Return the lines below that carry the word "loose".

Stored items from a collection
______

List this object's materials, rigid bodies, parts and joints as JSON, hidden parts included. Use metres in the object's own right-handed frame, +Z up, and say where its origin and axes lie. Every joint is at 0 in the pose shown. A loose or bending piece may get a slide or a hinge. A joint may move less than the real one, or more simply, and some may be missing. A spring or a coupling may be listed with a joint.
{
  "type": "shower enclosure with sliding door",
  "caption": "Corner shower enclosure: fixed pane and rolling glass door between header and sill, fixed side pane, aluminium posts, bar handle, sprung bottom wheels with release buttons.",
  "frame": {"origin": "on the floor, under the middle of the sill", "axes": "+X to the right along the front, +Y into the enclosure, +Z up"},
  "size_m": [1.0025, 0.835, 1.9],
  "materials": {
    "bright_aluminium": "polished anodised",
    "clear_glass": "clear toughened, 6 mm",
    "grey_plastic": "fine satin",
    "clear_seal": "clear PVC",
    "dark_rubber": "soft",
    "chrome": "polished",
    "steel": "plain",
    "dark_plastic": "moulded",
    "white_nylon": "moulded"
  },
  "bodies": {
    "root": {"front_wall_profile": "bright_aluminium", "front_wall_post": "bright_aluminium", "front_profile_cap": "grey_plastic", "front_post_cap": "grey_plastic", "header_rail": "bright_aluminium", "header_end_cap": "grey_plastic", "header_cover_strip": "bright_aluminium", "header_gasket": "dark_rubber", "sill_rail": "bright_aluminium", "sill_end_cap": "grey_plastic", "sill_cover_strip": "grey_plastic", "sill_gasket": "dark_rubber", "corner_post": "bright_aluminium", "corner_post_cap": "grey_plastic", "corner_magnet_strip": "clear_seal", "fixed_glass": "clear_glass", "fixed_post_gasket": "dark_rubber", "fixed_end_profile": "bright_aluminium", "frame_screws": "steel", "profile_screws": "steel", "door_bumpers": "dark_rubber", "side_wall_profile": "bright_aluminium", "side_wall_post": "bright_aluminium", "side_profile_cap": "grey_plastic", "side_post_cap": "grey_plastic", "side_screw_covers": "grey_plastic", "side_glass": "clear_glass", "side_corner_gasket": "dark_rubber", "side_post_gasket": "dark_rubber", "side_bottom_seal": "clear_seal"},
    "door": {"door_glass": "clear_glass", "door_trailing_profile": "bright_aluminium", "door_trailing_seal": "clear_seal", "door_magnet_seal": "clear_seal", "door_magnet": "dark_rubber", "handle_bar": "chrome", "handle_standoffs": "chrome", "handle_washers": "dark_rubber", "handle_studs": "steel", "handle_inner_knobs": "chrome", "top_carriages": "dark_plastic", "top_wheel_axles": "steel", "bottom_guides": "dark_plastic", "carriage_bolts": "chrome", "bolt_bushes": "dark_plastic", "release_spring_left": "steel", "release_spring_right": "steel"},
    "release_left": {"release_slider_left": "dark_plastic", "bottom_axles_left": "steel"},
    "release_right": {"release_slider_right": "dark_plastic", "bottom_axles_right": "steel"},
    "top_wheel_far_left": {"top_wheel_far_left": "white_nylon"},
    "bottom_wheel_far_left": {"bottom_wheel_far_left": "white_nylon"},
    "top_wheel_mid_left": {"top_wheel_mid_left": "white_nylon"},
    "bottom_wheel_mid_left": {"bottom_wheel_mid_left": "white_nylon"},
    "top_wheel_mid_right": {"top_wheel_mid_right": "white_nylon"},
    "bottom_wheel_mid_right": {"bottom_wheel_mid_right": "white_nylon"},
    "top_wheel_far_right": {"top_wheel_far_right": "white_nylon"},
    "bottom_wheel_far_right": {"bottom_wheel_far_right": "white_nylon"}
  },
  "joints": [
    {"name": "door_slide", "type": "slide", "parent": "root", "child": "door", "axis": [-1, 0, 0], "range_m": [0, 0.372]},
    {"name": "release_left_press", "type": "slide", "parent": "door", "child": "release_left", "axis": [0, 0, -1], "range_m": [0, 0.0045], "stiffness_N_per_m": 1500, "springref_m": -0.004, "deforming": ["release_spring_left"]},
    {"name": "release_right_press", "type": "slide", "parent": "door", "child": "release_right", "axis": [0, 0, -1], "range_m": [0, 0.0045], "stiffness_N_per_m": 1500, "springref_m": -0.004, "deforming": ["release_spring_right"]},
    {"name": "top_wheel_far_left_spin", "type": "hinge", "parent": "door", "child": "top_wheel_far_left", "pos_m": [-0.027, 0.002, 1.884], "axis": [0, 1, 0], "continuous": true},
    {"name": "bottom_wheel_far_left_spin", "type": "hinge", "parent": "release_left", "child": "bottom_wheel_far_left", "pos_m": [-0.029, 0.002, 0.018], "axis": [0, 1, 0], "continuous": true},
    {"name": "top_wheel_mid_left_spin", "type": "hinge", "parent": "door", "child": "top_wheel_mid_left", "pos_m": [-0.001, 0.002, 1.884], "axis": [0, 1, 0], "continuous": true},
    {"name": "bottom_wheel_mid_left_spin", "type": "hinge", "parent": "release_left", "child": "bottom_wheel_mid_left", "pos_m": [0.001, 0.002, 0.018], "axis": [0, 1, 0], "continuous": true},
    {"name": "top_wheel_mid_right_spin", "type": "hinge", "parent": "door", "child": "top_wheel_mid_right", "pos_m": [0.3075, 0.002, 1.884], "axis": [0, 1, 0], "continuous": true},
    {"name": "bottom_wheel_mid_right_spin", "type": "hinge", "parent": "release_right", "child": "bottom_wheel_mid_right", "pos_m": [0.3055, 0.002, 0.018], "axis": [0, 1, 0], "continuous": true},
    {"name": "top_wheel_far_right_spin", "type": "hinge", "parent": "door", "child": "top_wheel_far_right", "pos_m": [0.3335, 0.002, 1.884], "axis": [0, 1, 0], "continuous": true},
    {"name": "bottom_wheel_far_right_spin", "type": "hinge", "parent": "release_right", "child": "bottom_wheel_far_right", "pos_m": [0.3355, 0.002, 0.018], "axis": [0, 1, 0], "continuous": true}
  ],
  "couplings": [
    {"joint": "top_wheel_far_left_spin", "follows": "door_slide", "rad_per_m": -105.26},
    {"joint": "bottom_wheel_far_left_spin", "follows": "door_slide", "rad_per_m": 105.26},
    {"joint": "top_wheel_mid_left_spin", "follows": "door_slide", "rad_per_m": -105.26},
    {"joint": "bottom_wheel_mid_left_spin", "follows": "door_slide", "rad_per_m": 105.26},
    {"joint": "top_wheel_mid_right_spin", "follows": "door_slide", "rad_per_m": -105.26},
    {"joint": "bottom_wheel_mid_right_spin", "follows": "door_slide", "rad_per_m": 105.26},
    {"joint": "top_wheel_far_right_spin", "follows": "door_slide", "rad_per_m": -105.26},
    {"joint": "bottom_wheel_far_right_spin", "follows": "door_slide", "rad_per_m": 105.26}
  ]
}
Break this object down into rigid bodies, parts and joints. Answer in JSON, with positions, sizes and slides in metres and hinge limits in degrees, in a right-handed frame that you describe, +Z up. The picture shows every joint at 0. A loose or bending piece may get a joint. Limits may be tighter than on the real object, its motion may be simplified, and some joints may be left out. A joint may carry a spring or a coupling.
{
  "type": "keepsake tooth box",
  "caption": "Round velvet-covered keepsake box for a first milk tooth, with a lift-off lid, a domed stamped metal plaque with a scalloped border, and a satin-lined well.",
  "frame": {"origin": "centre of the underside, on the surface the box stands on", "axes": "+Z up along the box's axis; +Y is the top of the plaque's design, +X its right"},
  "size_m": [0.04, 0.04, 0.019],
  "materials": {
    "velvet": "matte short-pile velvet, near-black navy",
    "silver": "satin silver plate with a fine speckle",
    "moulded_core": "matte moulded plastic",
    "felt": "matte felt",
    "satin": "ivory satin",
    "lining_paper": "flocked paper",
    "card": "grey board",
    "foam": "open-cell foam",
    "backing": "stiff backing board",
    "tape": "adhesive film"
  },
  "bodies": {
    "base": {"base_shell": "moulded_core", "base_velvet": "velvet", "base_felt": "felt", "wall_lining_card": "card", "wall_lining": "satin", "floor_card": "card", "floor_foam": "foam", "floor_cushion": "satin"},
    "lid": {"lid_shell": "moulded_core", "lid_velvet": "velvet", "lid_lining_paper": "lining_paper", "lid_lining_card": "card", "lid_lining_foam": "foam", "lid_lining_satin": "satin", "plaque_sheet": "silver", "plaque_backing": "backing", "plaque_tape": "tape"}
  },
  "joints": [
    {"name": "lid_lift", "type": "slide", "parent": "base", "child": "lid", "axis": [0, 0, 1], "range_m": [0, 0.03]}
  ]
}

______

Problem solution |
List this object's materials, rigid bodies, parts and joints as JSON, hidden parts included. Use metres in the object's own right-handed frame, +Z up, and say where its origin and axes lie. Every joint is at 0 in the pose shown. A loose or bending piece may get a slide or a hinge. A joint may move less than the real one, or more simply, and some may be missing. A spring or a coupling may be listed with a joint.
Break this object down into rigid bodies, parts and joints. Answer in JSON, with positions, sizes and slides in metres and hinge limits in degrees, in a right-handed frame that you describe, +Z up. The picture shows every joint at 0. A loose or bending piece may get a joint. Limits may be tighter than on the real object, its motion may be simplified, and some joints may be left out. A joint may carry a spring or a coupling.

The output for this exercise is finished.